Her extraordinary courage has spurred political observers to
ask where she is heading with the plan since her chance for the
job is next to nothing. In taking such bold action is she
following in the footsteps of Jailany Naro, a former chairman of
the United Development Party (PPP), which is another small
political entity within the current system, who was nominated by
his party for vice president of the nation in 1988, and then ran
aground and was pushed into obscurity?

President Soeharto, in his autobiography Fikiran, Ucapan dan
Tindakan Saya (My Thoughts, Words and Deeds), lashes out at Naro
and his party for such an "unjust maneuver".

Megawati seems to have calculated that within the current
system she would not get support from any faction in the People's
Consultative Assembly, the only organizations which have the
right to put forward a presidential candidate.

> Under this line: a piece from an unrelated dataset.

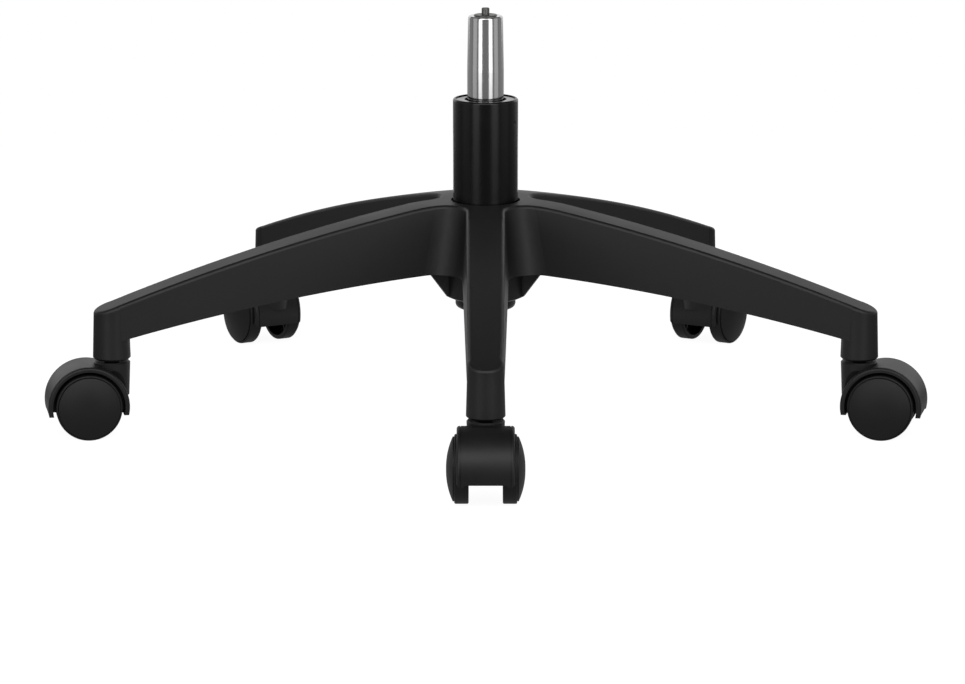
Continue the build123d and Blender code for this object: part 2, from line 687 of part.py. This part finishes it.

She surely well understands that neither PPP nor PDI will
nominate her for the number one post. The PPP leadership, which
was supposed to have announced its own presidential candidate
last month, has not done so yet due to what looks like mysterious
political fear.

And there is not the least possibility she can expect the PDI
to help her as the party is being run by those who ousted her.

However, Megawati's prime aim is clear, to thaw the ice within
our political realm. The current situation will take our nation
nowhere, except to dump it deeper into the same stale status quo,
which is too dear a price to pay in the current crisis.

Megawati also understands that her chances are not as great as
those of Corazon Aquino when the latter fought to unseat the
corrupt Philippine president Ferdinand Marcos. But the fearless
Indonesian politician apparently wants to show that at least her
sincerity for democracy is no less than that of the democratic-
minded Filipina.

Megawati also believes that although she enjoys very little
support from the authorized factions, she can do something for
change, the nation's most cherished ideal today. She believes her
popularity is strong enough to rock the foundations of the
current system.

She has gained such huge popularity without being a fierce,
grandiose character and without her party illicitly buying
people's votes, but rather through people's genuine sympathy for
her party's beaten condition. She has not only become one of the
most helpless victims of the system, but also for many people she
is their conscience.

Her integrity and respect for the supremacy of law when she
was a casualty of a dirty political game, has earned her more
support from the poor. But the greatest magnet about her is that
although her father ruled the country for more than two decades,
she sill a normal citizen who leads a modest life.

With these qualities it is no wonder that within a short time
she has gained support from the supporters of those clamoring for
democracy, such as Amien Rais and Abdurrahman Wahid.

Many believe that Megawati's move, although only a moral step,
has potential enough to stir the established system and will help
the push for more transparency and political openness.